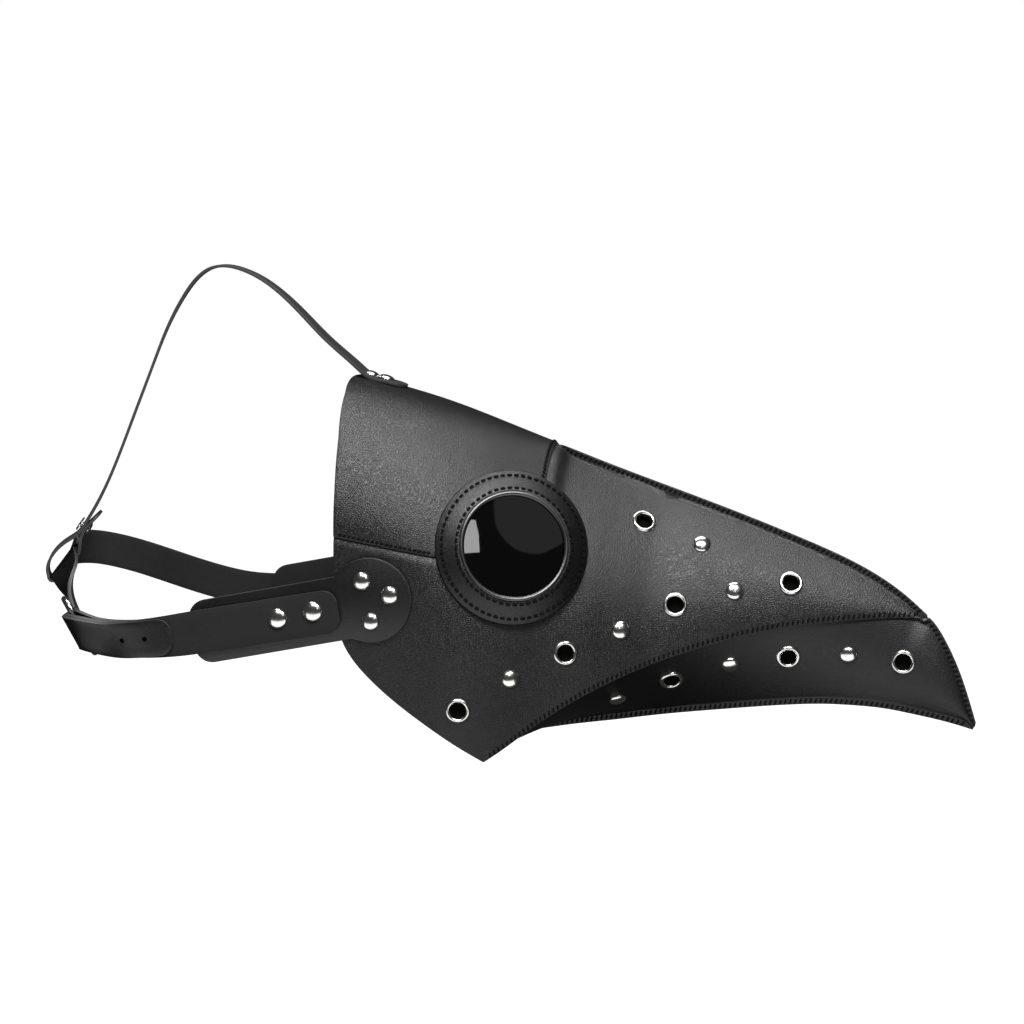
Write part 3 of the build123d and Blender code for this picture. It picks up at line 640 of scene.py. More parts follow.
def flank_normal(x, z):
    """Outward normal of the left flank at (x, z)."""
    step = 0.8
    slope_x = (flank_at(x + step, z) - flank_at(x - step, z)) / (2 * step)
    slope_z = (flank_at(x, z + step) - flank_at(x, z - step)) / (2 * step)
    return Vector((-slope_x, 1, -slope_z)).normalized()


def side_skin_point(s, t):
    """Side panel's outer face with its folds, and pressed in under the forehead panel."""
    x, y, z = side_point(s, t)
    if t < FIN_ROWS and x > 100:
        return x, y, z
    moved = Vector((x, y, z)) + flank_normal(x, z) * (side_tuck(x, z) + side_swell(x, z))
    return moved.x, max(moved.y, 0.8), moved.z


def push_out(obj, amount):
    """Moves each vertex along its normal by amount(x, z) millimetres."""
    normals = [vertex.normal.copy() for vertex in obj.data.vertices]
    for vertex, normal in zip(obj.data.vertices, normals):
        vertex.co += normal * amount(vertex.co.x / MM, vertex.co.z / MM) * MM


def skin(obj):
    """Search tree of a panel's outer face, for laying trim and thread on it."""
    bpy.context.view_layer.update()
    return BVHTree.FromObject(obj, bpy.context.evaluated_depsgraph_get())


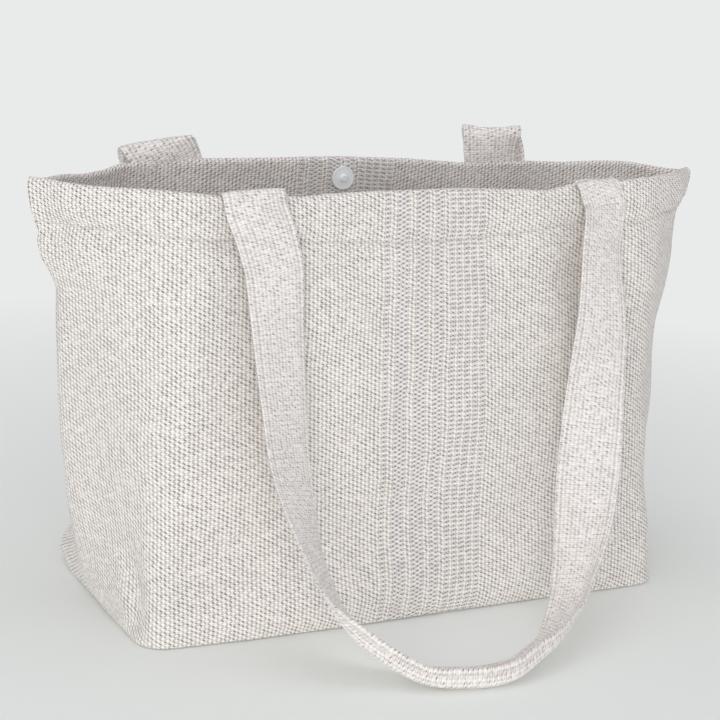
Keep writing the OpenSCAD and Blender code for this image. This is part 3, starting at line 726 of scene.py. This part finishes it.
# Stations along a strap from its left end in the hem to its right end: x, y, z of the middle in mm, where
# None in y is the middle of the hem; turn of its width about the vertical, away from pointing left, and tilt
# of its outer edge upwards, in degrees; how far that edge stands up; its width as a share of the flat one.
# What is left out is 0, 0, 0 and 1.
frontWay = [
    (-134, None, 277), (-134, None, 290, 0, -1), (-134, None, 300.5, 0, -2.5),
    (-134, -71.4, 304.6, 0, -3.5), (-134, -75.4, 301.4, 0, -3), (-133.2, -77.2, 294, 1, -1.5),
    (-131, -79.6, 286, 1.6), (-128.2, -82.4, 277, 2.8), (-125.2, -85.6, 264, 5),
    (-123.2, -88.6, 250, 8.2), (-122.2, -95.8, 211.0, 18.3), (-122.1, -107.9, 169.9, 26.5),
    (-121.7, -122.7, 127.6, 35.0), (-118.6, -147.5, 85.6, 52.5, 0, 0.04),
    (-108.1, -165.8, 49.3, 65, 0, 0.2, 0.98), (-93, -183, 25, 75, 0, 0.7, 0.9),
    (-65, -207, 6.5, 84, 0, 0.82, 0.8), (-37.5, -218.5, 2.6, 81, 0, 1, 0.76),
    (-5.5, -222, 3.2, 69, 0, 1, 0.76), (25.2, -211.6, 10.4, 53, 0, 0.68, 0.8),
    (52.0, -195, 19, 66, 0, 0.42, 0.86), (74.4, -175.4, 36, 97, 0, 0.4, 0.92),
    (90.3, -156.2, 69.2, 121, 0, 0.28), (102.5, -137.3, 112.3, 147.9, 0, 0.15),
    (114.3, -120.3, 157.1, 169.1), (127.5, -102.1, 208.4, 187.0), (131.6, -88.6, 256, 200, 0, 0, 0.98),
    (136, -82, 279, 198, 0, 0, 0.95), (137, -79.5, 292, 190, 0, 0, 0.9),
    (133.5, -76.6, 302, 182, 0, 0, 0.82), (131, -72, 307, 180, 0, 0, 0.78),
    (131, -68.6, 303.5, 180, 0, 0, 0.8), (132, None, 296, 180, 0, 0, 0.9), (134, None, 288, 180),
    (134, None, 277, 180),
]
rearWay = [
    (-134, None, 277), (-134, None, 290, 0, -5), (-136, None, 299, 0, -20, 0, 1.05),
    (-141, 82.8, 308, 0, -28, 0, 1.1), (-147, 84.2, 315, 0, -15, 0, 1.2),
    (-149, 88, 318.5, 0, -9, 0, 1.24), (-150, 92.5, 314, 0, -6, 0, 1.2), (-150, 95, 305, 0, -4, 0, 1.1),
    (-149, 98, 295, 0, -2, 0, 1.03), (-144, 101, 280, 2), (-132, 109, 251, 8), (-124, 115, 211, 16),
    (-120.6, 123, 170, 24), (-119, 135, 128, 34), (-115, 151, 86, 48, 0, 0.1),
    (-104, 170, 48.5, 64, 0, 0.3), (-87, 188, 22, 78, 0, 0.6), (-62, 205, 8, 87, 0, 0.9),
    (-32, 214, 3, 90, 0, 1), (0, 215, 2.6, 92, 0, 1), (29.5, 206, 5, 96, 0, 0.9),
    (56, 190, 14, 103, 0, 0.6), (78, 173, 35, 114, 0, 0.3), (95, 155, 69, 128, 0, 0.1),
    (107, 140, 112, 142), (118, 128, 157, 155), (128, 117, 208, 166), (139, 106, 254, 174),
    (149, 100, 284, 183), (147, 97, 301, 188), (142, 95.5, 312, 189, 0, 0, 1.02),
    (137, 93.3, 321.5, 188, 0, 0, 1.05), (133.5, 88, 326.3, 187, 0, 0, 1.07),
    (131, 83.4, 321.5, 185, 0, 0, 1.07), (130.5, 82.8, 312, 182, 0, 0, 1.06),
    (131, 82.9, 303, 180, 0, 0, 1.03), (132, None, 291, 180), (134, None, 277, 180),
]


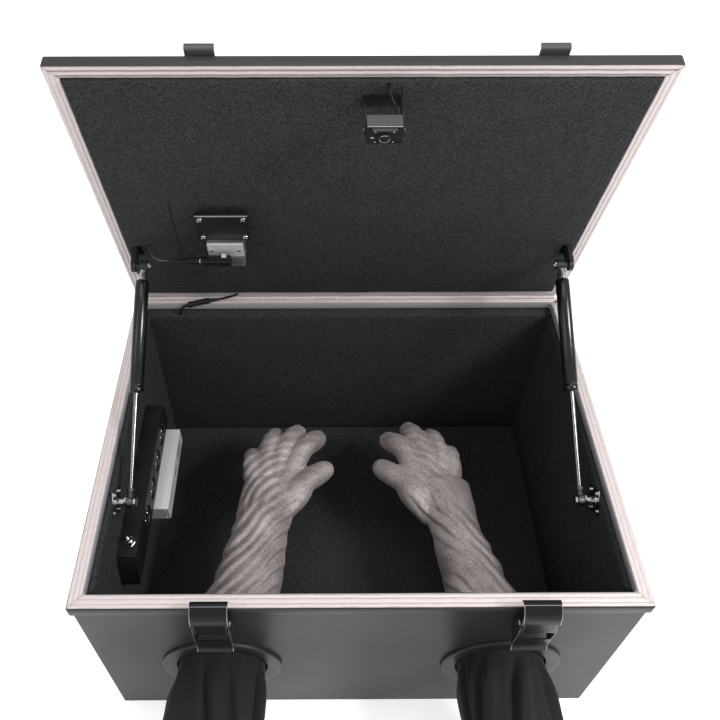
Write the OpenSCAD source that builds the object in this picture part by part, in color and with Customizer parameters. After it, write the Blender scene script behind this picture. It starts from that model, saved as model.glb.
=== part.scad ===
// Laboratory glove box: a shielded bench enclosure with a hinged lid on two gas struts,
// two arm ports with sleeves and gloves, foam lining, draw latches and lid electronics.
// The origin is the centre of the flat base, +Z is up and the ports face -Y.
// Lid parts are drawn closed and swung open by on_lid().

/* [Box] */
// Width across the rim frame
rim_w = 700; // [696:2:704]
// Depth across the rim frame
rim_d = 504; // [500:2:508]
// Height of the sealing face above the base
box_h = 358; // [356:1:362]
// Sheet thickness of the tub and the lid
sheet = 2; // [1.5:0.5:2.5]
// Thickness of the foam lining on floor and walls
foam_t = 20; // [16:1:20]

/* [Lid] */
// Angle that the lid is open, which is how the part is at rest
lid_open = 75.8; // [70:0.1:80]
// Width across the lid
lid_w = 696; // [690:2:696]
// Height of the lid's skirt
lid_skirt_h = 15.5; // [14:0.5:16]

/* [Ports] */
// Distance of the left port's centre from the middle
port_left_x = 182; // [178:1:186]
// Distance of the right port's centre from the middle
port_right_x = 197; // [190:1:200]
// Height of the ports' centres
port_z = 162; // [158:1:172]
// Outer radius of the port ring's flange
port_flange_r = 81; // [78:1:84]
// Clear radius through the port
port_clear_r = 61; // [58:1:62]

/* [Gas struts] */
// Distance of each strut's axis from the middle
strut_x = 305; // [303:1:307]
// Radius of the strut's tube
strut_tube_r = 10; // [9:0.5:10]
// Radius of the strut's rod
strut_rod_r = 3; // [3:0.5:4]

/* [Latches] */
// Distance of the left latch's centre from the middle
latch_left_x = 177; // [174:1:182]
// Distance of the right latch's centre from the middle
latch_right_x = 208; // [202:1:210]
// Width across the latch lever
lever_w = 44; // [43:1:46]

/* [Hidden] */
$fn = 48;
eps = 0.01;
big = 1000;

// tub and rim
shell_w = rim_w - 6;
shell_d = rim_d - 6;
gasket_h = 1.6;
flange_t = 1.6;
flange_top = box_h - gasket_h;
flange_low = flange_top - flange_t;
rim_skirt_h = 20;
band_w = 18;
rim_r = 2.5;
mouth_w = rim_w - 2*band_w;
// the rear band is narrow, so the mouth reaches nearer to the hinge
rear_band_w = 9;
mouth_front = -rim_d/2 + band_w;
mouth_back = rim_d/2 - rear_band_w;
mouth_d = mouth_back - mouth_front;
mouth_mid = (mouth_back + mouth_front)/2;
lip_t = 1.5;
lip_h = 12;
panel_w = shell_w - 16;
front_y = -shell_d/2;
room_w = shell_w - 2*sheet;
room_d = shell_d - 2*sheet;
foam_top = box_h - 14;
foam_x = room_w/2 - foam_t;
foam_y = room_d/2 - foam_t;
foam_gap = 0.3;

// lid, drawn closed
seal_gap = 0.4;
lid_r = 3;
lid_low = box_h + seal_gap + gasket_h;
lid_top = lid_low + lid_skirt_h;
lid_front = -rim_d/2 + 4;
lid_back = rim_d/2;
lid_d = lid_back - lid_front;
lid_mid = (lid_back + lid_front)/2;
lid_mouth_w = lid_w - 34;
lid_mouth_d = lid_d - 34;
lid_foam_z = box_h - 3.6;
hinge_y = rim_d/2 + 3.2;
hinge_z = box_h + seal_gap/2;
knuckle_r = 3;
hinge_pin_r = 1.2;
leaf_t = 1.2;
hinge_len = 680;
knuckles = 17;

// gas struts: wall pivot, and lid pivot with the lid closed
strut_y = -96;
strut_z = box_h - 32;
lid_pivot_s = 147.9;
lid_pivot_drop = 30.2;
// a point's place in the side view after the lid has swung open
function opened(y, z) = [
    hinge_y + (y - hinge_y)*cos(lid_open) + (z - hinge_z)*sin(lid_open),
    hinge_z - (y - hinge_y)*sin(lid_open) + (z - hinge_z)*cos(lid_open)];
lid_pivot_y = hinge_y - lid_pivot_s;
lid_pivot_z = hinge_z - lid_pivot_drop;
strut_end = opened(lid_pivot_y, lid_pivot_z);
strut_len = norm([strut_end[0] - strut_y, strut_end[1] - strut_z]);
strut_closed_len = norm([lid_pivot_y - strut_y, lid_pivot_z - strut_z]);
strut_angle = atan2(strut_end[1] - strut_z, strut_end[0] - strut_y);
stroke = strut_len - strut_closed_len;
eye_r = 8;
eye_half_w = 4;
eye_bore_r = 4.06;
stud_r = 4;
bracket_x = strut_x + strut_tube_r + 0.3;
tube_start = stroke + 19.5;
tube_end = strut_len - 22;

// latches, in the side view
pivot_y = front_y - 17;
pivot_z = box_h - 8;
claw_pin_y = pivot_y + 7.5;
claw_pin_z = pivot_z - 30;
pin_r = 2;
pin_bore_r = 2.06;
lever_t = 1.5;
claw_t = 1.5;

// left wall electronics
strip_y0 = -147;
strip_y1 = 105;
strip_z0 = box_h - 144;
strip_z1 = box_h - 90;
strip_d = 26;
toggle_x = -foam_x + 14;
toggle_y = strip_y0 + 22;

// lid electronics, drawn with the lid closed
plate_x0 = -216; plate_x1 = -145;
plate_y0 = 0.2; plate_y1 = 52.5;
plate_z = box_h - 20;
box_x0 = -206; box_x1 = -155;
box_y0 = 56; box_y1 = 85;
box_z = box_h - 28;
plug_y = 79;
plug_z = box_z - 11;
camera_x = 23.5;
camera_y = hinge_y - 456.2;
camera_z = box_h - 46.8;
camera_w = 39;
camera_l = 28;
camera_t = 16.4;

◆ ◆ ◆

AIM OF THE TASK: All lines above from the one containing "Write the OpenSCAD" to the one containing "strut_rod_r = 3; // [3:0.5:4]" must be repeated exactly, both lines included, and no others.

EXPECTED ANSWER:
Write the OpenSCAD source that builds the object in this picture part by part, in color and with Customizer parameters. After it, write the Blender scene script behind this picture. It starts from that model, saved as model.glb.
=== part.scad ===
// Laboratory glove box: a shielded bench enclosure with a hinged lid on two gas struts,
// two arm ports with sleeves and gloves, foam lining, draw latches and lid electronics.
// The origin is the centre of the flat base, +Z is up and the ports face -Y.
// Lid parts are drawn closed and swung open by on_lid().

/* [Box] */
// Width across the rim frame
rim_w = 700; // [696:2:704]
// Depth across the rim frame
rim_d = 504; // [500:2:508]
// Height of the sealing face above the base
box_h = 358; // [356:1:362]
// Sheet thickness of the tub and the lid
sheet = 2; // [1.5:0.5:2.5]
// Thickness of the foam lining on floor and walls
foam_t = 20; // [16:1:20]

/* [Lid] */
// Angle that the lid is open, which is how the part is at rest
lid_open = 75.8; // [70:0.1:80]
// Width across the lid
lid_w = 696; // [690:2:696]
// Height of the lid's skirt
lid_skirt_h = 15.5; // [14:0.5:16]

/* [Ports] */
// Distance of the left port's centre from the middle
port_left_x = 182; // [178:1:186]
// Distance of the right port's centre from the middle
port_right_x = 197; // [190:1:200]
// Height of the ports' centres
port_z = 162; // [158:1:172]
// Outer radius of the port ring's flange
port_flange_r = 81; // [78:1:84]
// Clear radius through the port
port_clear_r = 61; // [58:1:62]

/* [Gas struts] */
// Distance of each strut's axis from the middle
strut_x = 305; // [303:1:307]
// Radius of the strut's tube
strut_tube_r = 10; // [9:0.5:10]
// Radius of the strut's rod
strut_rod_r = 3; // [3:0.5:4]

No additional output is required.